MoS2 and WS2 are hardly the only inorganic compounds that can form nanotubes. Tenne’s work also focuses on so-called “misfit” layered compounds, which contain alternating layers of a transition metal dichalcogenide (such as tantalum disulfide) and a rock salt (such as lead sulfide or lanthanum sulfide). The titular “misfit” comes from the fact that the dichalcogenide’s atomic structure does not align with the rock salt’s. As a result, one type of layer tends to expand while the other type contracts, encouraging the material to fold.
Tenne and his colleagues have, in the past decade, been able to create all kinds of misfit-compound nanotubes. They are now focusing on these nanotubes’ properties, like their chemical selectivity, stability, and electrical conductivity. For instance, nanotubes created from tantalum disulfide and samarium sulfide show superperiodicity between zigzag and armchair lattices in their layers; they also elegantly transition into superconductors at low temperatures.

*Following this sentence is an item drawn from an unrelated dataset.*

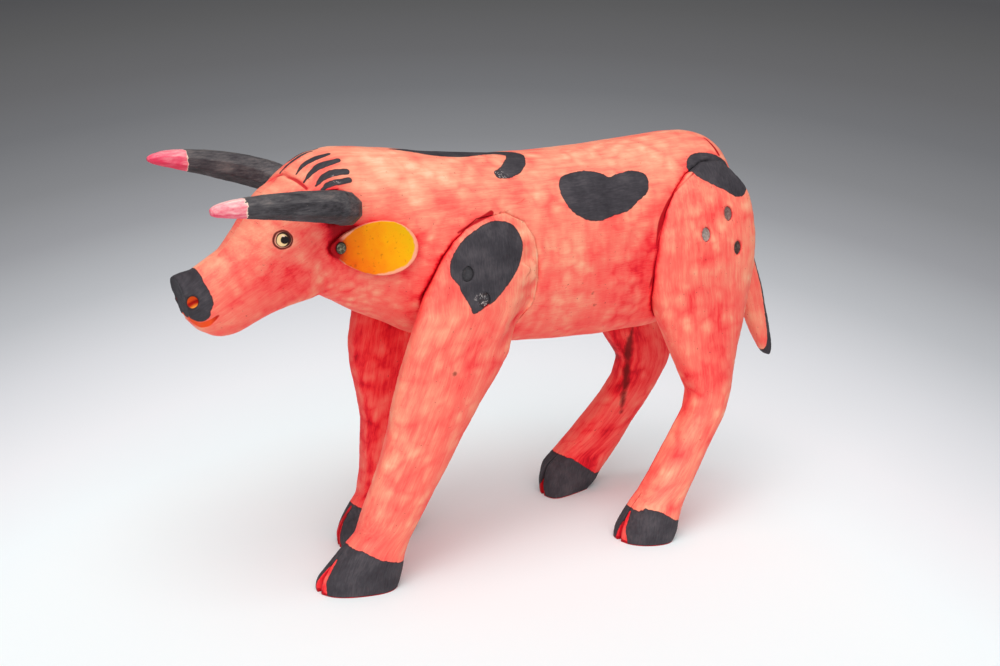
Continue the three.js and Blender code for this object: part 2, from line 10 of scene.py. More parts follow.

Tenne received the Von Hippel Award for “spearheading modern research on nano-2D materials through the discovery of nanotube- and fullerene-like inorganic layered compounds.”
The Von Hippel Award, the Materials Research Society's highest honor, recognizes those qualities most prized by materials scientists and engineers—brilliance and originality of intellect, combined with vision that transcends the boundaries of conventional scientific disciplines.